OWLS OFFENSIVE COACHING

The Temple offense has not been flashy so far in the 2015 season, although it has gotten the job done. Instead, the Owls have relied on their defense.

That might not be enough to get the job done against the Irish. Temple touts the 108th ranked offense in the country, which could be problematic going against an ultra-athletic Notre Dame team.

Look for Irish defensive coordinator Brian VanGorder to stack the box, forcing the Owls to beat Notre Dame through the air. If the Irish defense doesn’t take any drives off like it is prone to do, its talent and coaching should be enough on this side of the ball.

     EDGE: NOTRE DAME

OWLS SPECIAL TEAMS

Although sophomore kicker Austin Jones and sophomore punter Alex Starzyk both started out as walk-ons, they have still been more than solid for the Owls.

Jones is 9-for-12 on the season with a long of 40 yards, having only attempted one kick longer than that.

Starzyk has averaged a respectable 42.5 yards per punt, including a long of 60 yards.

Temple’s true advantage on special teams might be in the return game, however. Jahad Thomas is averaging 33.2 yards per kick return, having taken one back for a touchdown, while Sean Chandler is averaging 16.6 yards returning punts.

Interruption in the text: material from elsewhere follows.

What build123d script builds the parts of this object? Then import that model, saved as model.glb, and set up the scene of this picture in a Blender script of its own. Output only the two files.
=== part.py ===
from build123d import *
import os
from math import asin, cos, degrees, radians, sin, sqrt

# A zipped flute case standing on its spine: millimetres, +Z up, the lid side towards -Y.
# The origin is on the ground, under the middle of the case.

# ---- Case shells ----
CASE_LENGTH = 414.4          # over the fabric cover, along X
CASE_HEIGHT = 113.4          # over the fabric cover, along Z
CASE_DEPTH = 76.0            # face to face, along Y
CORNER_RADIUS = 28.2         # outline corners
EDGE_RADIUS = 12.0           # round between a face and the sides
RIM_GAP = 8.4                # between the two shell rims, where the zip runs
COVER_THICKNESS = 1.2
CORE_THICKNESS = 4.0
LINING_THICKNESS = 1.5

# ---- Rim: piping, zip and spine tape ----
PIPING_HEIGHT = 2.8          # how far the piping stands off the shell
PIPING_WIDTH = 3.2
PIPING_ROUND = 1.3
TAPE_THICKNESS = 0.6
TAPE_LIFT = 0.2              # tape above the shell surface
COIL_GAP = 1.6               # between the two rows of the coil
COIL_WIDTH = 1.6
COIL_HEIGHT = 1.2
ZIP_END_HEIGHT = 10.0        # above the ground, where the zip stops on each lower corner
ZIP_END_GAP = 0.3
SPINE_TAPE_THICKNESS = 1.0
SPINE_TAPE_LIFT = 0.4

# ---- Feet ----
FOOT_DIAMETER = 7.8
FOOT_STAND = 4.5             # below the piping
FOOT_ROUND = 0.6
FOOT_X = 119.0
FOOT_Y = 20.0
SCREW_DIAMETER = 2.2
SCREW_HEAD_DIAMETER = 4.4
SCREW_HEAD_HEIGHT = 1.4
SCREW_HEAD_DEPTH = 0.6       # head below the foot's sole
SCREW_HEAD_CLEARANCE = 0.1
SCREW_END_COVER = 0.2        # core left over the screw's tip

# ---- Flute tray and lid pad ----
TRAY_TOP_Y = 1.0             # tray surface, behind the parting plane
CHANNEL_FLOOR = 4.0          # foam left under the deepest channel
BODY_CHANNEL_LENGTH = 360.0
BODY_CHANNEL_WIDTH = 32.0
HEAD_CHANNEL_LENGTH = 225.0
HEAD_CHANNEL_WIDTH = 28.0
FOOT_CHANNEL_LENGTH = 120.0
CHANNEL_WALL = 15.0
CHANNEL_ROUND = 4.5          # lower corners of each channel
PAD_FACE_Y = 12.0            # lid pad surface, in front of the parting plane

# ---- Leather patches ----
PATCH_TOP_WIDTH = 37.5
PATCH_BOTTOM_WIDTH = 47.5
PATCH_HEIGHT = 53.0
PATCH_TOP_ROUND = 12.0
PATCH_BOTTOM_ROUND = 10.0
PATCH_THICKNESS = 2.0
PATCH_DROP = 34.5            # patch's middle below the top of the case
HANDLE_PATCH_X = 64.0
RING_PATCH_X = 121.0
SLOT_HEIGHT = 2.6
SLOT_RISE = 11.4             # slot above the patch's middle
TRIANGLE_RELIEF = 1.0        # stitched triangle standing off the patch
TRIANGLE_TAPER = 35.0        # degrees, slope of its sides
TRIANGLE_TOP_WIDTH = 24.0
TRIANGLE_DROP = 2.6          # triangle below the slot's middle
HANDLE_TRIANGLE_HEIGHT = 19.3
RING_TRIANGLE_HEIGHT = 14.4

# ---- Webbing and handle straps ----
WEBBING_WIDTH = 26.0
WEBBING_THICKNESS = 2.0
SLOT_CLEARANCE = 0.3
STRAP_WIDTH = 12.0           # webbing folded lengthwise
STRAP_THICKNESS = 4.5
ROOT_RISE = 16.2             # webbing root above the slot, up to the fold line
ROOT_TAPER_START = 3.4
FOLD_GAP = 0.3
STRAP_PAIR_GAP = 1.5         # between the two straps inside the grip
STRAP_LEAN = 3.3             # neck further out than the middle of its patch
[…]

Still, the Irish have looked solid against returns this year; although Jones is accurate, the fact that he doesn’t have the strongest leg makes this one a draw.

         EDGE: EVEN

IRISH PASSING

After solid but unspectacular football for the his first few starts, sophomore quarterback DeShone Kizer looked extremely comfortable against a  talented USC team.

Kizer has quietly racked up an impressive array of statistics, ranking 14th in the country in passer rating while tossing 10 touchdowns and four interceptions. The signal-caller had a much needed bye this past week, as head coach Brian Kelly said he had been “running on fumes” up until then.

Kizer will continue to rely on a talented crop of receivers, led by Philadelphia-native Will Fuller. In addition to his 702 yards and eight touchdowns, Fuller ranks sixth in the country averaging 21.94 yards per catch.

The Irish passing attack will go up against a so-so Temple secondary that ranks 57th in pass yards allowed per game.

As long as he has enough time, Kizer should be comfortable enough now to pick apart the Owls.

     EDGE: NOTRE DAME

IRISH RUSHING

With the exception of the first half against Clemson, Notre Dame’s running game has been plugging along all season, already matching last season’s 20-plus yard run total with 18. Senior C.J. Prosise has been electric, averaging a would-be Notre Dame record of 132 rush yards per game.

Having said all that, Prosise will be going up against a veteran Temple defensive front. The trio of senior Matt Ioannidis, redshirt junior Haason Reddick and redshirt senior Nate D. Smith have combined for 21 tackles for loss for a Temple defense that is only allowing 91.1 rush yards per game, good for sixth in the country.

This is one of the most intriguing aspects of the game and is too close to call.

     EDGE: EVEN

IRISH OFFENSIVE COACHING

Although it is still unknown who is calling the plays for the Irish, one thing is certain: The Irish offense has arguably looked better than ever.

    The Irish are averaging 7.31 yards per play in 2015, a number they have improved upon every year since Kelly took over in 2010. Notre Dame also ranks in the top 20 in both total offense (498.9 yards per game) and scoring offense (38.3 points per game).

    The Irish offense, however, is going up a talented Temple defense led by 39-year coaching veteran Phil Snow. Snow has led the UCLA and Washington defenses in the past; at Temple, he helped the Owls improve from 29.8 points per game allowed in 2013 to 17.5 last season (fourth nationally).

     Teams may finally have enough film on Kizer, so it will be interesting to see what type of defense Snow brings on Saturday.

   EDGE: EVEN

IRISH SPECIAL TEAMS

The Irish specialists continue to surprise during the 2015 season.

Freshman kicker Justin Yoon was 2-for-2 against USC and now hasn’t missed a field goal since week two at Virginia.

Sophomore punter Tyler Newsome has impressed as well, averaging 43.5 yards per punt.

In the return game, freshman C.J. Sanders has been electric; having said that, the speedy  receiver has had some trouble holding onto the football.

Against Temple, Notre Dame will need to be wary of its kicks being blocked – the Owls blocked two punts against East Carolina last week, including one late in the fourth quarter that iced the game for Temple.